**Exercise instructions:**
Return the count of lines that mention "built", with no other words.
>> Start
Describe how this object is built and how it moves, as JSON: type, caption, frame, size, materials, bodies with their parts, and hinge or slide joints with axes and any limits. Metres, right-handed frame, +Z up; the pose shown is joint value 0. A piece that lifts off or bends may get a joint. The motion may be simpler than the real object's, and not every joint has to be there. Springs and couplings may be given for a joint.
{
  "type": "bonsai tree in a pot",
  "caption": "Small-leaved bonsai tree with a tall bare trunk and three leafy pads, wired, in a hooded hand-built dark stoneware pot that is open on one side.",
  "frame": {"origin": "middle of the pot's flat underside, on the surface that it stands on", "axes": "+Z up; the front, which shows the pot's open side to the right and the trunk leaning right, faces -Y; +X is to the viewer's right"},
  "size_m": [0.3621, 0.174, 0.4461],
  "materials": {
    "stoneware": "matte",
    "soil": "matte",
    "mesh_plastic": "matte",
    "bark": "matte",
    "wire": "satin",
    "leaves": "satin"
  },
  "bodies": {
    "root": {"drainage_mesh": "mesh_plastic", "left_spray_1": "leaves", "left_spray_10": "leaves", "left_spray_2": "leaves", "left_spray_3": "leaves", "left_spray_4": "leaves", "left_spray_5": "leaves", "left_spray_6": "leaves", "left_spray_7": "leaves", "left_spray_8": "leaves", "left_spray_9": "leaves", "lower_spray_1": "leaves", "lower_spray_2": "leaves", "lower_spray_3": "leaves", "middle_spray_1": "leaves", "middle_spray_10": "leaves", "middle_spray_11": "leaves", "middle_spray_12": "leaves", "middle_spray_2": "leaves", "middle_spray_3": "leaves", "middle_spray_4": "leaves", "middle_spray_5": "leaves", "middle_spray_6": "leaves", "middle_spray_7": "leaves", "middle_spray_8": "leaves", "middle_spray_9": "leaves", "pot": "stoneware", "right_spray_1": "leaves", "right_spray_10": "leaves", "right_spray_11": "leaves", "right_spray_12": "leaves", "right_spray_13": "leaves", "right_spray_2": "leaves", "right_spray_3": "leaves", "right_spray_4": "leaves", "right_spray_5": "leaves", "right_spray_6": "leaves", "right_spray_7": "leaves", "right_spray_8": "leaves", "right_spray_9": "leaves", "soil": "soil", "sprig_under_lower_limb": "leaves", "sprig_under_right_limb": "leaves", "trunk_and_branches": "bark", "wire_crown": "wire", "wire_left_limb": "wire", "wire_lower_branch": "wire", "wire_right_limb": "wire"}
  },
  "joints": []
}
>> End
>> Start
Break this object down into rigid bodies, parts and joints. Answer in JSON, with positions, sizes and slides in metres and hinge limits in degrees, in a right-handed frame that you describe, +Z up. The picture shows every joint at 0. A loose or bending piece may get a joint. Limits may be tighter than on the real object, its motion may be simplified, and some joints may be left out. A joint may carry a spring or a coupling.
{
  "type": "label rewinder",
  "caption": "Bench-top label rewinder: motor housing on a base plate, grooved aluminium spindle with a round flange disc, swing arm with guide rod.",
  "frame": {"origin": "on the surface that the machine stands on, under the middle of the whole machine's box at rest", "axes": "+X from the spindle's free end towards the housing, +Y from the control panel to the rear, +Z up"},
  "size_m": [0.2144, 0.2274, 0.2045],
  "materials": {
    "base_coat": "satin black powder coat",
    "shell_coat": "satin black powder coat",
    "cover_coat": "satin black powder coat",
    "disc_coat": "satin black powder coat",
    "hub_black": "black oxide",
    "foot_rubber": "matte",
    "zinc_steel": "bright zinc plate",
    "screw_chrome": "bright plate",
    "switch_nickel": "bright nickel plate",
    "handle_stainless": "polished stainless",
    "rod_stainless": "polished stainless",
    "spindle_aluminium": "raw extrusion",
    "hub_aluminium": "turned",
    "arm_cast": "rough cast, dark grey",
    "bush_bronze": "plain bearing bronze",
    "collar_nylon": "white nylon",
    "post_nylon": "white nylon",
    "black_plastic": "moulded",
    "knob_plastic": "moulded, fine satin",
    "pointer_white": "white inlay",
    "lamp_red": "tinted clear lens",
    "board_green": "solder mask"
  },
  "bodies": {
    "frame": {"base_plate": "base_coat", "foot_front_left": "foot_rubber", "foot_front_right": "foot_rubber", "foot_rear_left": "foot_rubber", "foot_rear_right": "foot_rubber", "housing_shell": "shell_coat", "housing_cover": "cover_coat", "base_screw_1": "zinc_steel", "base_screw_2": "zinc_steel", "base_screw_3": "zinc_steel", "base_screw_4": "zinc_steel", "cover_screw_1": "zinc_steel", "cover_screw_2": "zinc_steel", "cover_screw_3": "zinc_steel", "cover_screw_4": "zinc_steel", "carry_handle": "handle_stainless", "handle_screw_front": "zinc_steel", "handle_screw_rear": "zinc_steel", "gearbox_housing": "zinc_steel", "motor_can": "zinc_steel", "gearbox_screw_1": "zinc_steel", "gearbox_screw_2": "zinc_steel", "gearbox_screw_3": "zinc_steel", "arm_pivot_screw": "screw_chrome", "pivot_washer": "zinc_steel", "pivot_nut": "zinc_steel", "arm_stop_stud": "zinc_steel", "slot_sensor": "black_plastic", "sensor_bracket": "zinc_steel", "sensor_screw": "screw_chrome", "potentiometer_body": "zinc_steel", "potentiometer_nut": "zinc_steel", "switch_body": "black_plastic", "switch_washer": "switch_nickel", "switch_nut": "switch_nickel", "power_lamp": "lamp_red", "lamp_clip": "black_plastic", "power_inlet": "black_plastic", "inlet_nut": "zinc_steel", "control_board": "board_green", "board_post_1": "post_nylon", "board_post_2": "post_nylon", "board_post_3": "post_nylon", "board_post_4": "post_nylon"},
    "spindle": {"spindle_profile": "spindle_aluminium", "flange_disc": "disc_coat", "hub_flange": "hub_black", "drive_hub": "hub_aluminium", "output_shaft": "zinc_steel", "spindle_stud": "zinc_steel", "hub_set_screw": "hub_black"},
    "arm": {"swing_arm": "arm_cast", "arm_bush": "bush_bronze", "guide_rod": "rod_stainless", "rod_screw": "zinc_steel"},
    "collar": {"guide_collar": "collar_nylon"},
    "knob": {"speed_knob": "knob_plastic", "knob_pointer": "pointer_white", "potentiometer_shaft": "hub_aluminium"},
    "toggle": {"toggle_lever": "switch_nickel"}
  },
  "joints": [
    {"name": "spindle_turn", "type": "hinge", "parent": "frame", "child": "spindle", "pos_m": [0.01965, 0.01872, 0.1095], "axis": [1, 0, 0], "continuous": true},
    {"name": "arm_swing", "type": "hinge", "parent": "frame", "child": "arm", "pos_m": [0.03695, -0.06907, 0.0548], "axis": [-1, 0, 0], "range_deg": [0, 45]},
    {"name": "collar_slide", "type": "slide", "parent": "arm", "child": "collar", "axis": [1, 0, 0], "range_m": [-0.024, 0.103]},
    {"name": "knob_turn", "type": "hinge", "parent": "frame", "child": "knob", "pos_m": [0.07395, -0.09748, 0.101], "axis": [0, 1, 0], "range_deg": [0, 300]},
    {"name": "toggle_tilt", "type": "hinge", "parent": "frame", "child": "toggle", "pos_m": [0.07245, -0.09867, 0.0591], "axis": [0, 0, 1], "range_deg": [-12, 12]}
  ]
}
>> End
>> Start
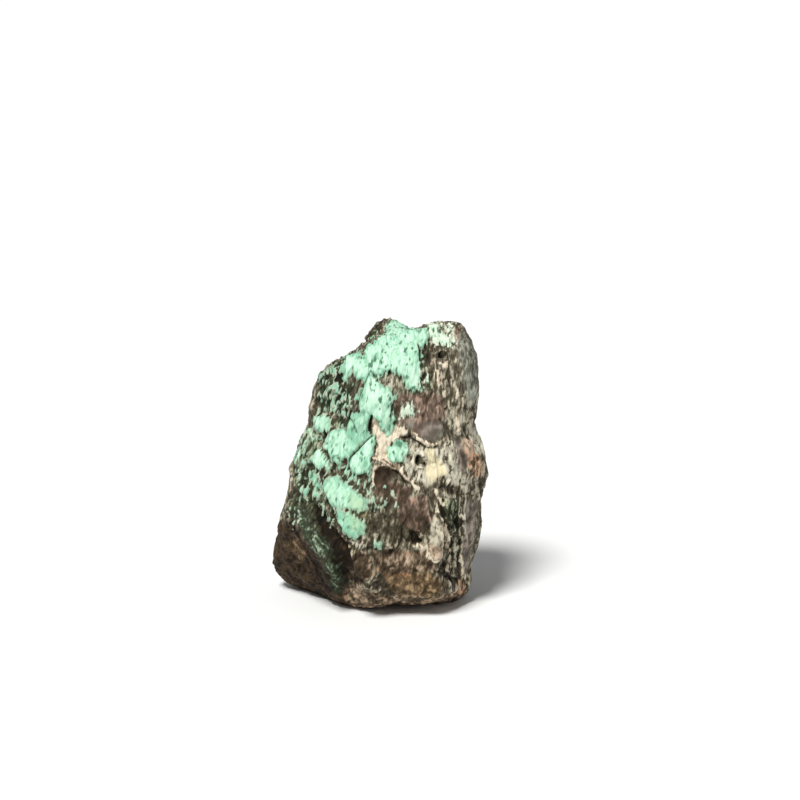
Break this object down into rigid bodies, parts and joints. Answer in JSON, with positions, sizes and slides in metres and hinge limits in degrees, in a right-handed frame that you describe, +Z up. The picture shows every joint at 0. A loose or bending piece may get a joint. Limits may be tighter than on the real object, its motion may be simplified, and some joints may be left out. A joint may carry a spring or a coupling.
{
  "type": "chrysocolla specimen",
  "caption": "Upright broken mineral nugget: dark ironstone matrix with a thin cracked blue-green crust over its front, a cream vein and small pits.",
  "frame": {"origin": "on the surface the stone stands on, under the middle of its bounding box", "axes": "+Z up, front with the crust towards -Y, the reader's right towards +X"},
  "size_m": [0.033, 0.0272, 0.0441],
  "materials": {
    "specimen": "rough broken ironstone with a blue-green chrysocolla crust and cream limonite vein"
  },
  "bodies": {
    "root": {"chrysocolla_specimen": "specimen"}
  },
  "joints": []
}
>> End
**Complete response:**
2